僕は馬で飛車を取り、相手は飛車を取って馬を作った。飛車交換となり敵陣に飛車を打ち合う展開となったが、端を壊している分、こちらが優勢だった。以下、馬を引いての抗戦にベタベタと成桂で迫り、数の攻めによって相手の美濃は崩壊に近づいていた。すると相手は桂を取りながら中段に竜を作ってきた。
(寄っているはずだが……)
残りは互いに30秒ほど。右辺から金銀をはがす。囲いを失った玉は端から逃走を図る。残り20秒。竜が邪魔だ。僕は金を打ちつけて、竜を消しにかかる。同じく竜。同じく歩。そして玉が端から抜けて上がってきた。10、9、8……。駄目だ。詰みがない。
「時間切れ負け」
竜へのアタックが遅すぎた。
寄っているようで、時間的に届いていない。もしも、対抗形の戦いで、玉が端から上部脱出を図ってきたとしたら……。美濃の頭の歩を起点にして、すぐに頭金にたどり着けるだろう。
(囲いは寄せの最後の武器になる)
ところが、相振り飛車の場合、飛車がさばけて敵陣に入っていると玉頭の勢力が手薄になってしまう。本局のように端を攻めたりしたら、攻めた後だからむしろみんないなくなっている。そうした陣では、上部脱出の可能性、脱出阻止の難易度もぐっと増すのだ。それが相振り飛車の終盤を戦う上で、重要なわっしょい問題である。
「寄っているだろう……」
上部に美濃や銀冠が待っている対抗形の将棋と同じような感覚で寄せを乗り切ろうとすると、するすると上に抜け出されてあれっあれっという結末になってしまうことだろう。「寄せ」には盤面全体の陣が関わってくるものだと思う。
~反省は冷めない内に
一局の将棋が終わるとすぐに感想戦が始まる。今までは駒を通してしか語れなかったものが、そこでは実際の声を通して語ることができる。後悔、疑問、反省、互いに素直な気持ちをぶつけ合いながら、有力な変化について形勢を議論する。実戦に現れたものよりも魅力的に感じられる展開もあって、許されるならそう進んだ世界もみてみたいと周囲に思わせる。

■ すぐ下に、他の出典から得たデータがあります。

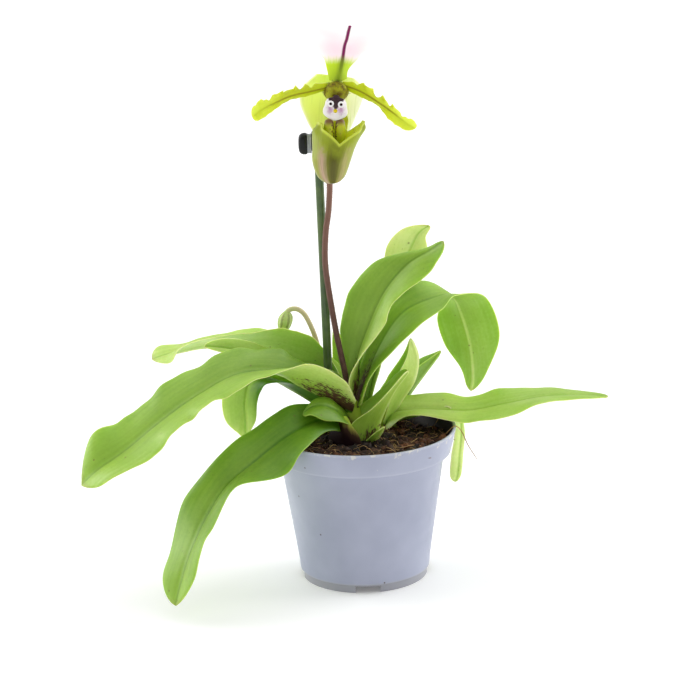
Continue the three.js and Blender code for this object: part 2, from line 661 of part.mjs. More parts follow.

感想戦は戦いが終わってからすぐにでも始めなければならない。一度解散してから始まることはないからだ。棋譜としては残ってもその時の心のあり様までは記録されていない。それはその場にいる大局者のみに理解できることであり、心と一体化した指し手の検証こそが重要であるに違いない。

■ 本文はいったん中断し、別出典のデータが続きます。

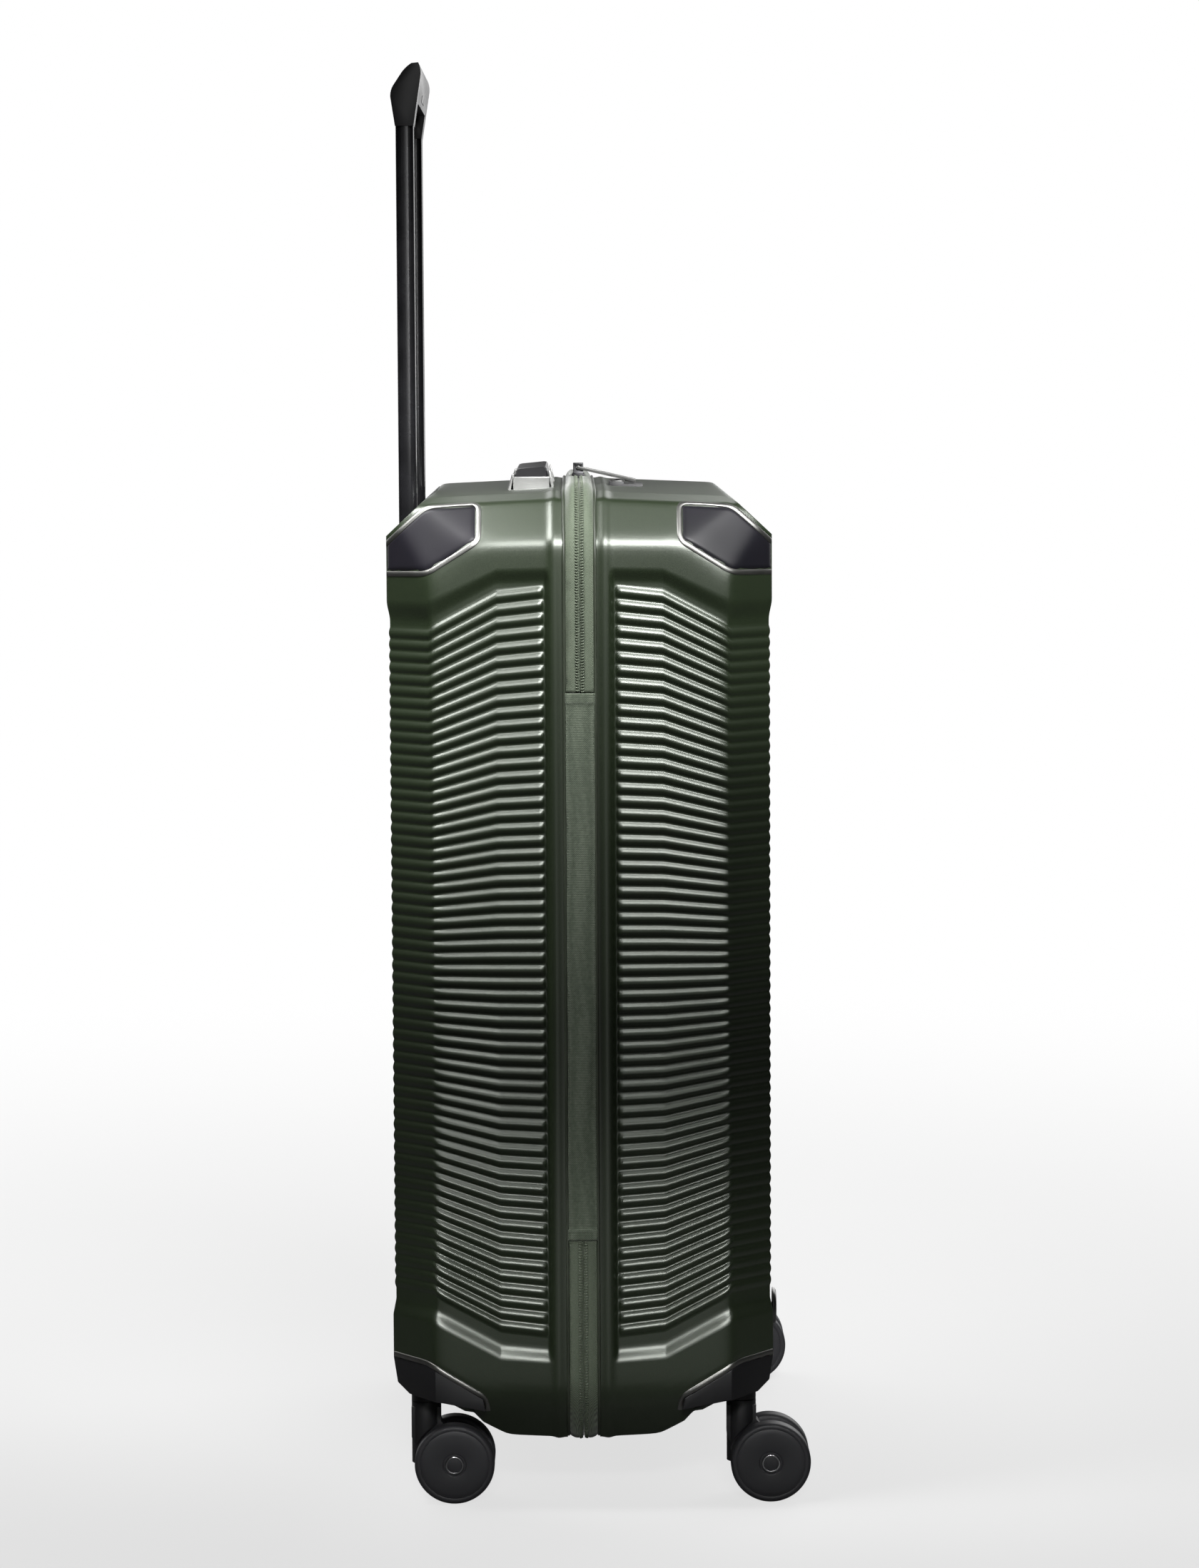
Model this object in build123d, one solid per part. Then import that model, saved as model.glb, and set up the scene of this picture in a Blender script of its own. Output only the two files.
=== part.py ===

感想戦には終わりがない。玉が詰んだとしても何度でもやり直すことができるからだ。激しい斬り合いの直後でも、一局終われば互いに棋理を探究する仲間でもあるのだろう。
将棋ウォーズに感想戦はない。負けて熱くなれば次に進むのが人情だろう。しかし、負けて熱い内にこそみておくべきことはあるのではないだろうか。